The kind of parents, it turns out, who are pragmatic, well grounded, and with average salaries who want to have a party in honor of their kid’s coming of age, but not go into debt in the process.
They love their child no less then I, but their cultural background is not that the bar/bat mitzva money needs to be socked away for the kid’s college or marriage fund, or for the kid to buy his first shares of Exxon stock, but rather to pay for the party.
Besides, these parents are probably going to end up paying anyhow for the child’s college, wedding, much of the first apartment and well beyond, so why not let them get their hands on some of that bar mitzva stash.

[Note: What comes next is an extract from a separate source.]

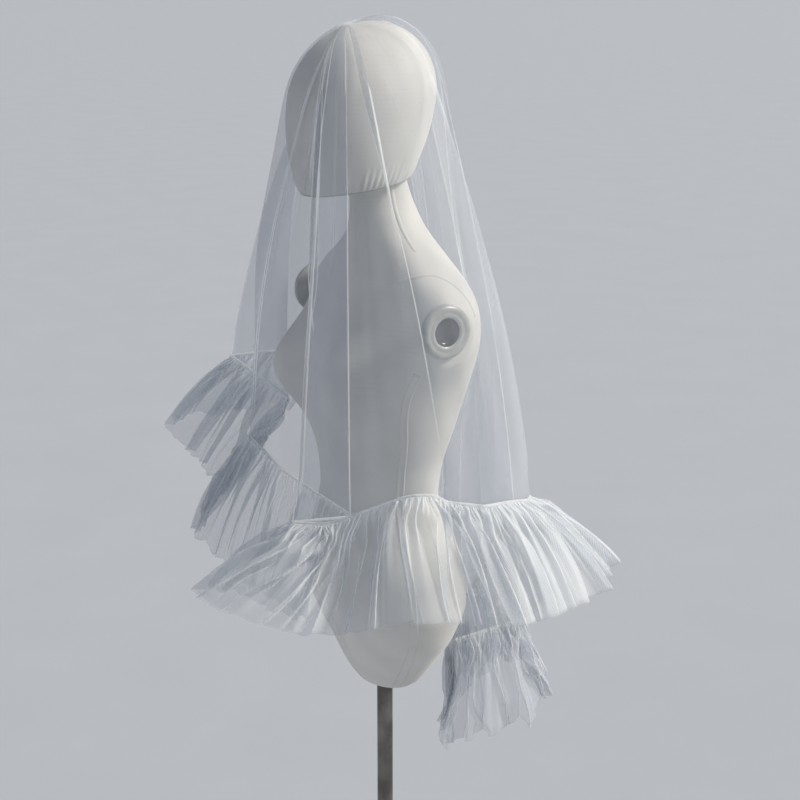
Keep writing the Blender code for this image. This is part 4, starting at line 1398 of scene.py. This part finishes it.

IF THERE is logic in taking the bar/bat mitzva money to pay for the crudités, all the more when it comes to wedding checks.
Especially in this country where, Baruch Hashem, people are blessed with large families.
The Wife and I both come from small families, and – as a result – had a small wedding (to this day I joke that I was lucky even The Wife showed up). But in this country it is not uncommon to go to a wedding of 600 people, and that’s with the second cousins left off the guest list.
On the one hand you can say that if you want to invite that many people, keep the nuptials modest.
Fair, but even if you are only serving shwarma, fries and a Coke to all the guests at NIS 40 a head, multiply that by 600 and you are still talking about NIS 24,000. And that’s without the lovely hall in the city’s industrial area, flowers, photographer (video and stills), band, etc – and, I stress, that’s only with shawarma, fries, and a Coke on the menu. But who serves that kind of meal at a wedding?
Normal people working for normal salaries who want to serve a normal wedding meal and have a big family just can’t afford it – so they dip into the gifts.
Is it bad? Is it vulgar? Is it improper? Definitely not. What it is, is sensible.
Will I do it? Of course not, it’s not something I grew up with, it’s not in my cultural suitcase. In other words, I remain – as the kids often remind me in the form of a put down – “too American.” Though in this one narrow instance, I’m pretty sure they will not mind this particular “Americanism” all that much.